上川:『平常心』という言い方はあまりしないですね。過程があるんですよね。いきなり『平常心』を持てではなくて、岡田さんのいう『心の強さ』が必要なのです。ただ、僕はその『心の強さ』が外に出てしまう部分があって。外に出すぎると判定力が落ちてしまう。それで『平常心』を持たなければと肝に銘じていたのです。

岡田:そうです。『平常心』を保つための『強い気持ち』なのです。色々なプレッシャーがかかると『平常心』が保てなくなってしまうので、『強い気持ち』を持つことで、『平常心』になれる。冷静に判定できるのです。

■ワールドカップでの選手の“あの”行為

――なるほど。お二方の海外でのレフェリングも見ていましたが、審判って「日本人だからダメだ」とかないですよね。日本人審判員も審判としてリスペクトされている。悲しいことに、選手はリーグによっては人種差別を受けてしまう。

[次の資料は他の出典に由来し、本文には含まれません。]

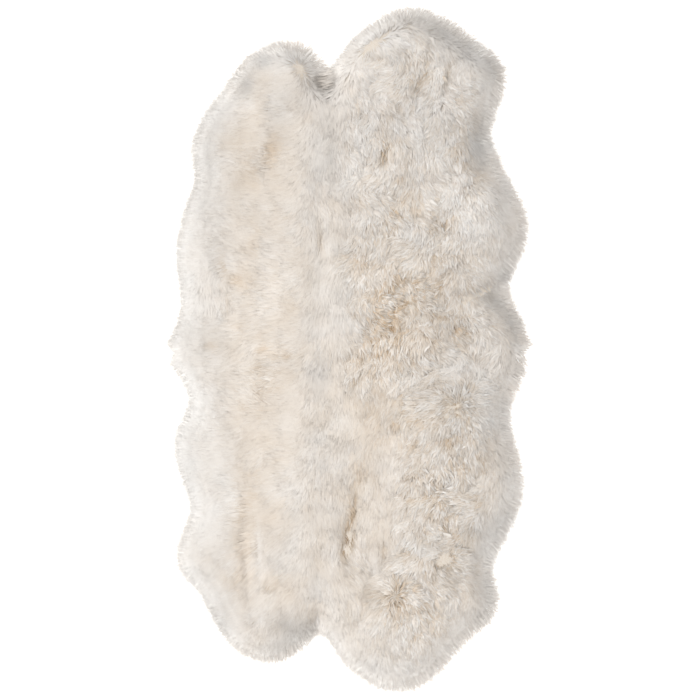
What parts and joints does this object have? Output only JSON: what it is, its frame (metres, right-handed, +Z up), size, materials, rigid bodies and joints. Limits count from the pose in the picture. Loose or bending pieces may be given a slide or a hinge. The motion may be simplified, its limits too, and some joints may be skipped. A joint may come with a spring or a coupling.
{
  "type": "sheepskin rug",
  "caption": "Long-wool sheepskin rug of pelts sewn side by side and end to end, with a deep ivory pile and a scalloped, feathery outline, lying flat",
  "frame": {"origin": "On the floor, midway along and across the whole rug, at the bottom centre of its bounding box", "axes": "+Z up from the floor through the pile; +Y along the rug, towards the end whose wider neck reaches furthest up the picture; +X across it, towards the wider column of pelts"},
  "size_m": [0.9364, 1.7968, 0.0668],
  "materials": {
    "wool": "soft matt ivory fleece with a faint sheen",
    "hide": "sueded tanned skin on the underside, matt",
    "thread": "matt sewing thread"
  },
  "bodies": {
    "root": {"pelt_upper_left": "wool", "pelt_upper_right": "wool", "pelt_lower_left": "wool", "pelt_lower_right": "wool"}
  },
  "joints": []
}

審判が人種差別を受けた話はあまり聞きません。南アフリカW杯もそうですし。それは、審判というものに対する世界のリスペクトなんですかね。

上川:それもありますし、ビックマッチ、たとえばW杯という大きな大会に対する責任を選手が感じていて、選手はある一線(退場になるようなプレー)は越えない。試合ですし、テンションも高いので、相手に対して激しくなってしまうので、“つい”というプレーはあったとしても、見苦しい行為はしない。してはいけないと思っているのを感じます。

岡田:それぞれの国の代表だという強い思いがある。だから見苦しい行為はしないのだけれども、意図的ではなく、“つい”という行為を生むこともある。たとえば、南アフリカW杯で、ハンドをしてゴールを防いだじゃないですか?私は、審判員としてあのプレーは褒められないし、あのプレーを日本人選手がするのも望みません。ただ、彼の国、環境では、あれがそういった気持ちの表れなのかもしれない。色々な考え方がありますから、一つの考え方として、そういう考えもあるのでしょう。

――95年のイングランド戦で、ウェンブリースタジアムで柱谷哲二も終了間際にハンドでゴール防ぎましたからね。

上川:きっと“つい”なんでしょうね。条件反射というか。